I am writing now on the computer when Youngest Daughter comes up to me hopping on the spot. Telling me that she has almost got 5000 steps on her pedometer. This since supper, mind you. And moments before stepping into the tub, dear readers, she finally surpassed the coveted milestone. I just caught her trying to clip the darn thing to her naked toe as she stepped into the tub. INTO THE TUB, people. She then proceeded to ask me to check it, as it sat forlornly in the basket by the tub, as if it might have got up and hopped around the room while I was washing her hair. As if it could possibly have a blessed moment of peace. As I write these very words, she is calling to me from the upstairs tub to come and get her OUT. So she can STEP SOME MORE. And my friends and colleagues wonder why I am looking a little haggard these days.
This was not the point of this blog. The point was to talk about my complete lack of prowess at chess.
Last night, Son suggested we play chess. Good times. REAL.GOOD.TIMES. When I play chess, it usually ends in tears. As in, I’m crying (inside) like a baby. But I guess you could say last night’s game was certainly also good for a few funny laughs at my expense, if you call losing to your fourteen year-old son in a silly board game amusing. But then again, these grumbling sentiments of mine are partly due to the fact that I am the worst chess player in the universe. I know that. Son knows that. Husband knows that. Now the rest of the world is in on our little family secret.
It’s humiliating, really.
Now that I am forty, I have a sinking feeling that my brain cells are diminishing at a more alarming rate than I have previously been accustomed to. So I agreed to play with Son anyway (partly because my brain cells are diminishing at an alarming rate and I no longer know any better, … and also partly because I keep forgetting how bad I actually am at chess. It never seems to take me too long to remember though.) I usually agree to play chess because I think I am exercising my brain. However, some things don’t want to be exercised anymore when you turn forty- things like brains and bellies. And buttocks. They actually RESIST exercising, like there is some sort of rule about the point of no return. If I started exercising my brain (and other things) at this point in my life, I would be very afraid at what might be the outcome. At what might HAPPEN. But that is another story to pursue. For another blog, another day.
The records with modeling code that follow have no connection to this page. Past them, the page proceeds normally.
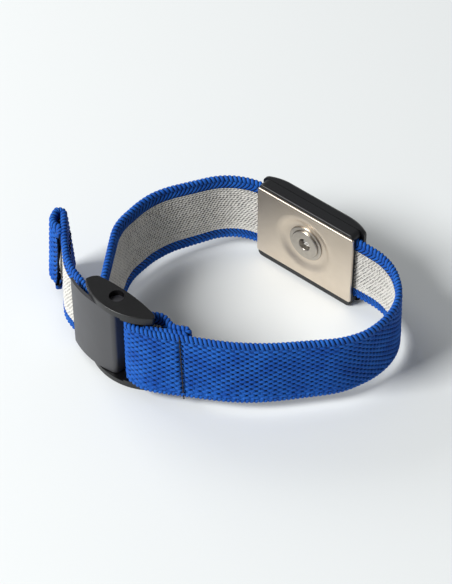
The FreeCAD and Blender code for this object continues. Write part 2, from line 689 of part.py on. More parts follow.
def all_parts():
    loop_place, hem_place = seam_places()
    return {
        "contact_plate": contact_plate(),
        "snap_eyelet": snap_eyelet(),
        "snap_stud": snap_stud(),
        "housing_base": housing_base(),
        "housing_cover": housing_cover(),
        "buckle_frame": buckle_frame(),
        "buckle_lever": buckle_lever(),
        "elastic_band": elastic_band(),
        "conductive_face": conductive_face(),
        "loop_seam": seam(loop_place),
        "hem_seam": seam(hem_place),
    }


def place_on_origin(parts):
    """Move everything so that the origin is under the middle of the whole part, on its base."""
    box = FreeCAD.BoundBox()
    for shape in parts.values():
        box.add(shape.optimalBoundingBox(False, False))
    shift = Vector(-box.Center.x, -box.Center.y, -box.ZMin)
    for shape in parts.values():
        shape.translate(shift)
    return shift, box


def main():
    parts = all_parts()
    shift, box = place_on_origin(parts)
    for name, shape in parts.items():
        shape.exportStep(os.path.join("parts", name + ".step"))
        print(f"{name:16s} solids {len(shape.Solids)} valid {shape.isValid()} volume {shape.Volume:9.2f}")
    stud = Vector(0, COVER_BACK_Y + STUD_NECK_LENGTH + STUD_HEAD_LENGTH / 2, MID_Z) + shift
    print("size", round(box.XLength, 3), round(box.YLength, 3), round(box.ZLength, 3))
    print("shift", shift)
    print("stud head centre", stud)
    print("lever pivot", PIVOT + UP * MID_Z + shift)


main()
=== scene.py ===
import json
import math

import bpy
import numpy as np
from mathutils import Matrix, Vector


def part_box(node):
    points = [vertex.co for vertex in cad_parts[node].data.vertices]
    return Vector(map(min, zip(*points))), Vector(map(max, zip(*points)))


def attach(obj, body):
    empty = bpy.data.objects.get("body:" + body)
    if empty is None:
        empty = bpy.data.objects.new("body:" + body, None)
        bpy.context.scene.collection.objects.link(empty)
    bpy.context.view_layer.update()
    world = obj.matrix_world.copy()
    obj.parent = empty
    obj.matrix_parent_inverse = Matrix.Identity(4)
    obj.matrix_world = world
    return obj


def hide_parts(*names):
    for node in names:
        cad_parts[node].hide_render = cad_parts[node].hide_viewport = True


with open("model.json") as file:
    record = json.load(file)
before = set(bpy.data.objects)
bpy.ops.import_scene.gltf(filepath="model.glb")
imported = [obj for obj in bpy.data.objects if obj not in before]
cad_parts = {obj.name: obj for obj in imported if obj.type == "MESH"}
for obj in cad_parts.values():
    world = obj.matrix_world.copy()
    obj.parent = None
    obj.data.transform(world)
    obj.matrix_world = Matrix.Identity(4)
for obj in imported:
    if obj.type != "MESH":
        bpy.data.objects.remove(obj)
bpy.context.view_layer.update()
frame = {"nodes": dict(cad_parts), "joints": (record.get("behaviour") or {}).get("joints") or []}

# ---------------------------------------------------------------- places from the frame, in metres
MM = 0.001
BODY = "strap"

stud_low, stud_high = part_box("snap_stud")
band_low, band_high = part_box("elastic_band")
plate_low, plate_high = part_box("contact_plate")
MID_X = (stud_low.x + stud_high.x) / 2
MID_Z = (stud_low.z + stud_high.z) / 2
WRIST_Y = plate_low.y
PIVOT = Vector(frame["joints"][0]["pos_m"])

# ---------------------------------------------------------------- the knitted band, in millimetres
BAND_WIDTH = round((band_high.z - band_low.z) / MM, 3)
BAND_THICK = 1.5
LAYER_GAP = 0.15
LAYER_PITCH = BAND_THICK + LAYER_GAP

WALE = 0.725                   # height of one row of the blue face
COURSE = 2.02                  # length of one float in a row
RIB = COURSE / 2               # pitch of the ribs round the selvedge
SILVER_ROW = 0.6               # height of one row of the silver face
FACE_ROWS = 22                 # rows of the blue face
FACE_HALF = FACE_ROWS / 2 * WALE
SILVER_HALF = 10.2 * SILVER_ROW
ROLL_HALF = BAND_THICK / 2 + 0.03
SURFACE = BAND_THICK / 2 + 0.02   # where the silver face and the thread lie, from the band's middle

# ---- the buckle's bars, from the lever's pivot, and the band's bend round each
LOOP_BAR = (6.2, -1.0)
LOOP_BEND = 1.75
CLAMP_BAR = (-5.2, 0.4)
CLAMP_BEND = 1.65

# ---- the sewn loop: how far its seam, fold and ends lie along the front from the band's foot
SEAM_REACH = 7.9
SEAM_SHIFT = 0.8               # of the stitches past the seam's place
SEAM_SLANT = 0.9               # how far the row of stitches leans over the band's width
LOOP_END_REACH = 7.8
LOOP_FOLD_REACH = 1.9
LOOP_FOLD_RADIUS = 0.8
LOOP_INNER_PITCH = 1.9         # in layers
LOOP_INNER_REACH = 1.6
INNER_LAYER = (9.4, 4.3)       # from the lever's pivot
INNER_LAYER_RADIUS = 3

# ---- the band's line round the wrist, from the stud's axis and the plate's face
FOOT_REACH = 3.2
FOOT_RADIUS = 15
FRONT_CORNER = (15.2, -38.6)
FRONT_RADIUS = 50
RIGHT_SHOULDER = (32.9, -19.4)
RIGHT_SHOULDER_RADIUS = 22
RIGHT_BACK_X = 31.2
RIGHT_BACK_RADIUS = 15.5
LEFT_BACK_X = -20.4
LEFT_BACK_RADIUS = 14
LEFT_SHOULDER = (-30.7, -16.2)
LEFT_SHOULDER_RADIUS = 20
LEFT_FOOT = (-30.4, -28.2)
LEFT_FOOT_RADIUS = 14

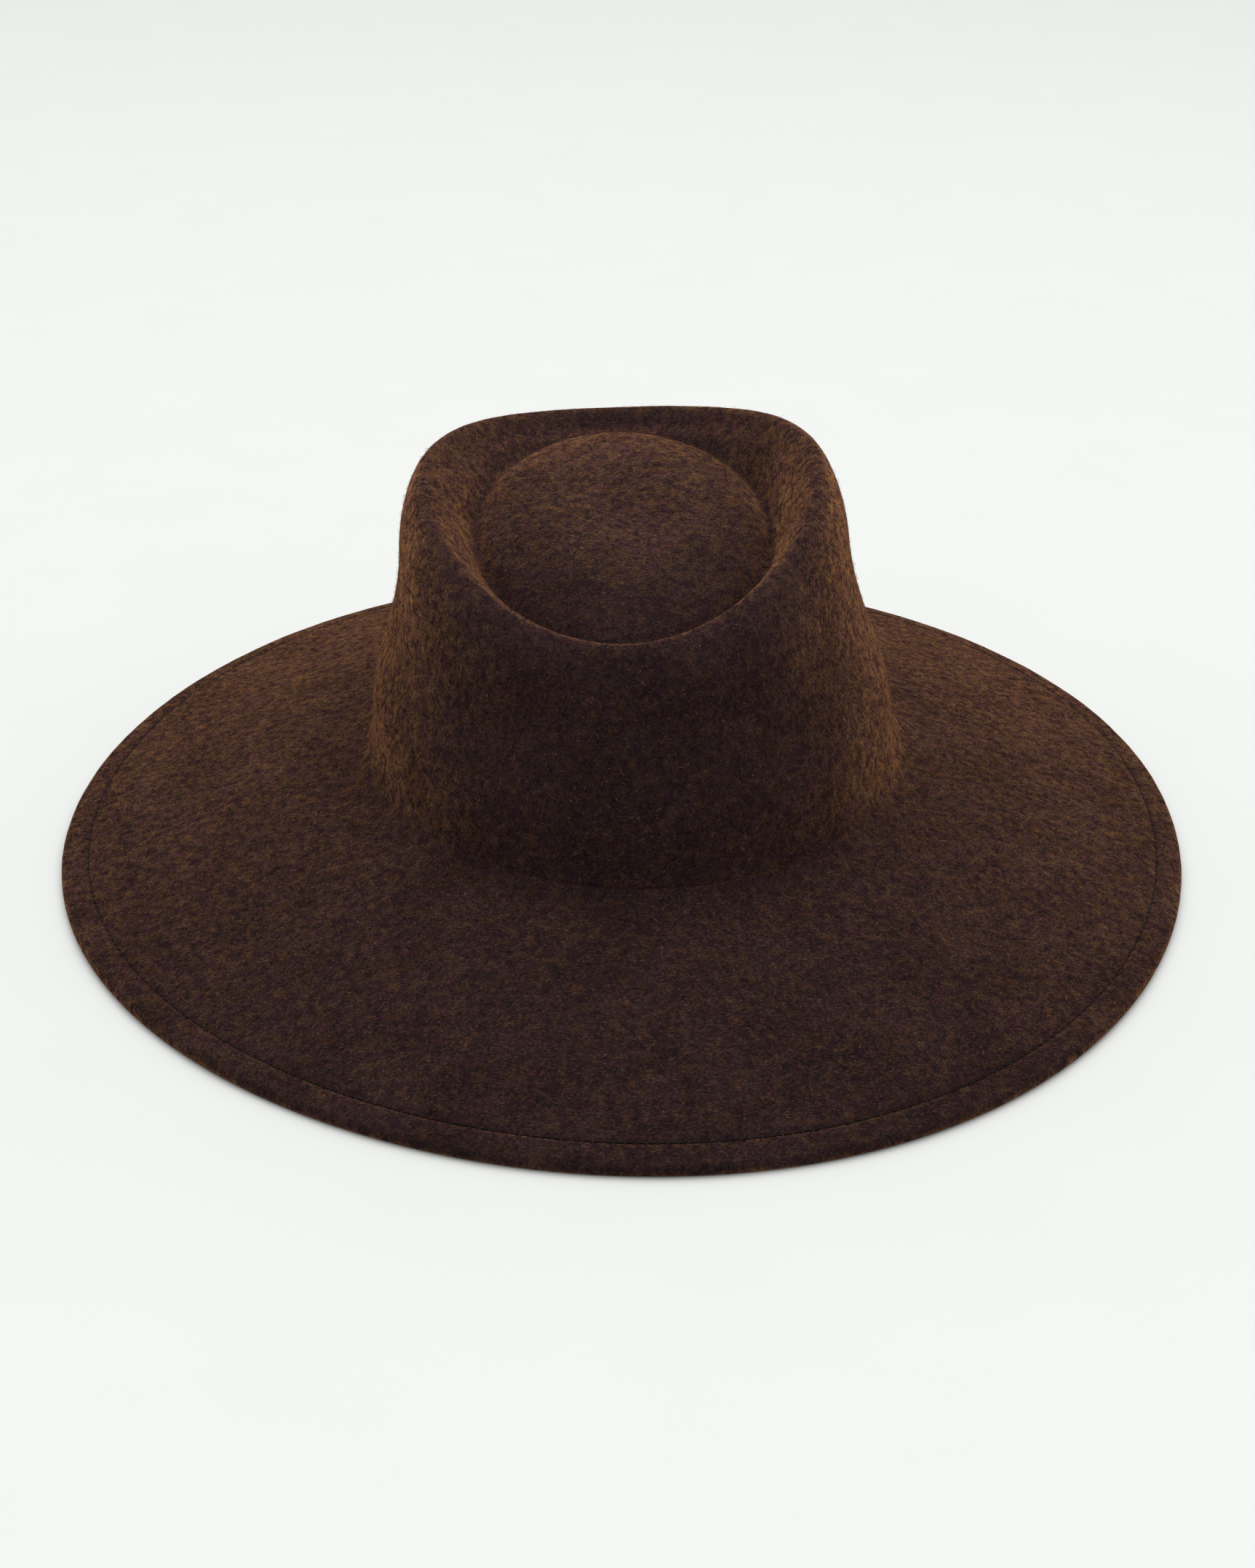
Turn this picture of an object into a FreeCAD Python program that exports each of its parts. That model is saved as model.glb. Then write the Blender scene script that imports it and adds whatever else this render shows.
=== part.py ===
"""Wide-brim wool felt hat with a telescope crown: the pieces a hatter puts together.

Millimetres. +Z is up, +Y is the front of the hat, +X is the wearer's right.
The origin is on the surface that the brim edge rests on, in the middle of the brim.
"""
import FreeCAD
import Part

import math
import os

Vector = FreeCAD.Vector

# ---- Brim
BRIM_HALF_WIDTH = 183.7
BRIM_HALF_LENGTH = 199.6
BRIM_HEIGHT = 32.7          # table to the crease where the crown meets the brim
FELT = 2.2                  # thickness of the felt
STITCH_INSET = 8.6          # brim edge to the row of stitches
FOLD_MARGIN = 2.9           # from the stitches on to the raw edge of the turned-under felt
FOLD_WIDTH = STITCH_INSET + FOLD_MARGIN
GROOVE_DEPTH = 0.5          # how far the stitches pull the felt down
GROOVE_SPREAD = 2.0         # half the width of that dip
REST_FLAT = 0.2             # how much the felt is pressed flat where it rests
BRIM_SHARES = (0.2, 0.5, 0.8)  # where the brim's straight slope is held, crease to edge
# A brim cut by hand is a little uneven: (waves round the hat, cosine share, sine share)
BRIM_WAVES = ((2, 0.0, 0.0029), (3, -0.0044, 0.0009), (4, 0.0, 0.0049))
BRIM_CENTRE = (0.79, 0.22)  # puts the box of that outline in the middle

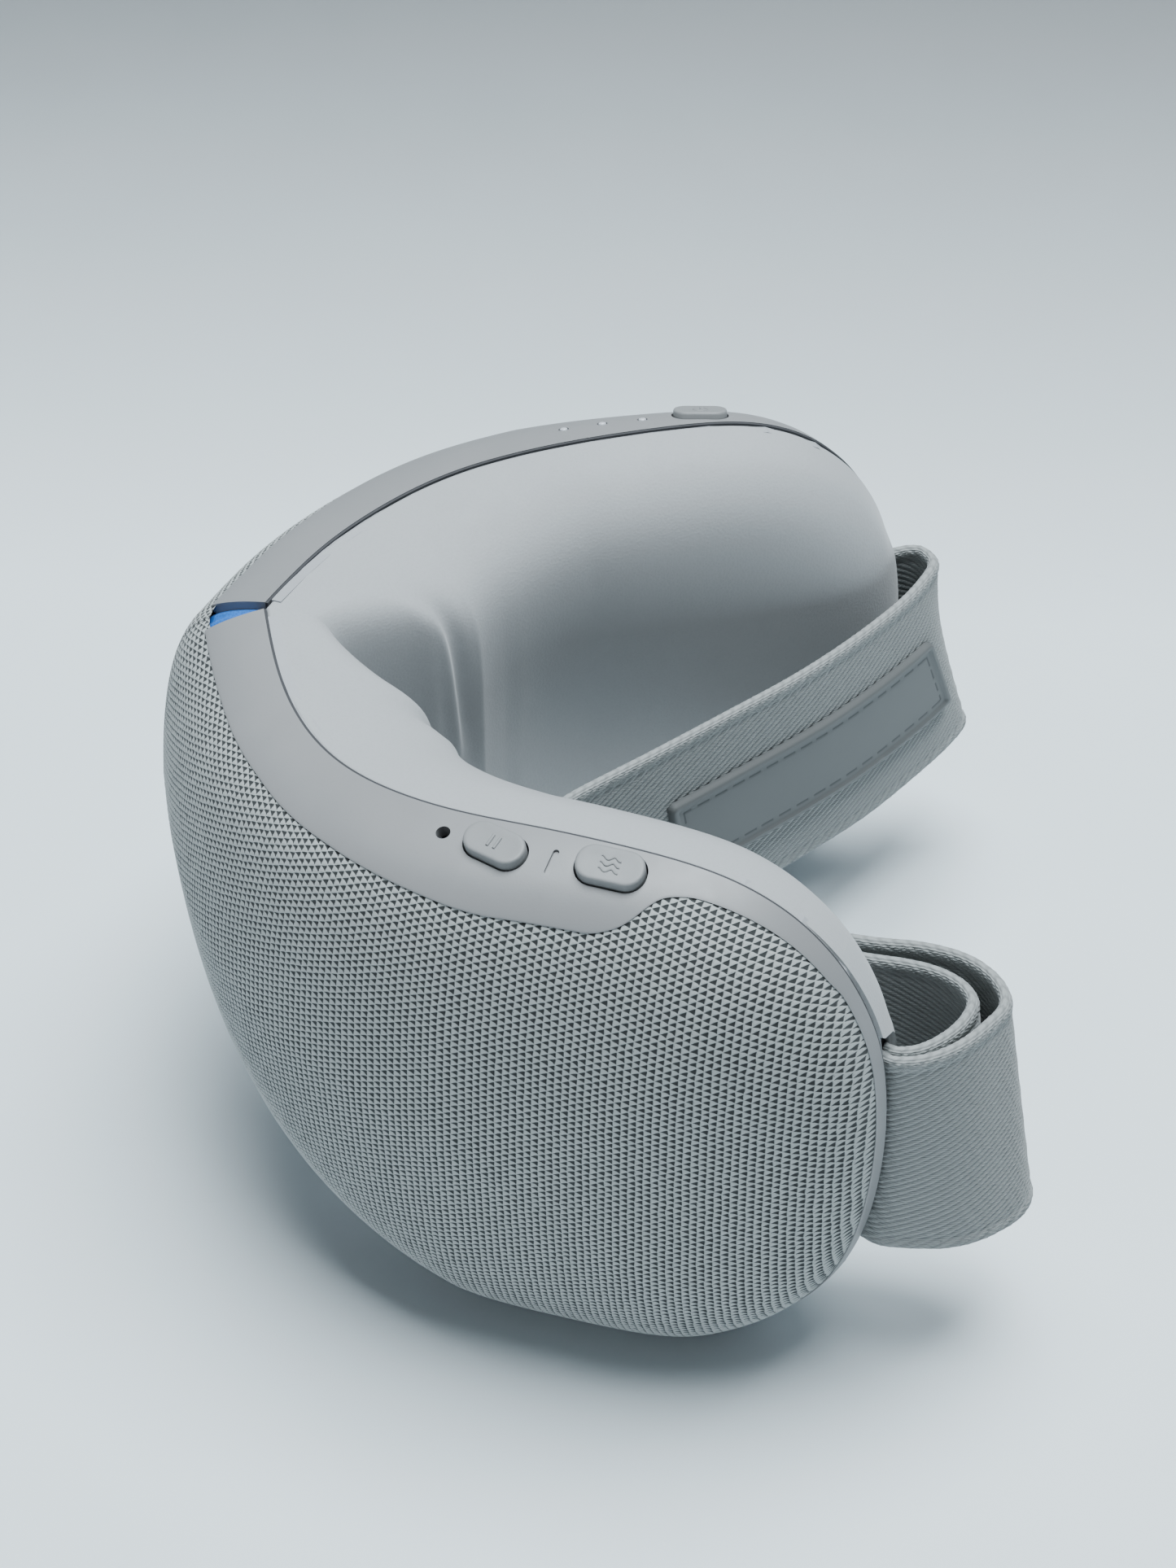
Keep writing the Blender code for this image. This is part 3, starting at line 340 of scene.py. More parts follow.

It’s not like I didn’t have my cheerleaders rooting for me. One second into the game- after I moved the very first fresh-faced pawn up two spaces on the board to face his daunting adversaries, Youngest Daughter looks cheerily at the board and says, “Good move Mom!” It was all downhill from there. At the end of the game, after a few tears, a long walk and a swift pep talk (THIS- all for me, by the way: a.k.a. The Loser of the Game): Son looks at me and says, “You did pretty good Mom, considering what you had left to work with.” I think he meant the measly few pawns and the terrified King who was hiding behind them. Not my brain cells.
I am praying that’s what he meant anyway. One can always dream.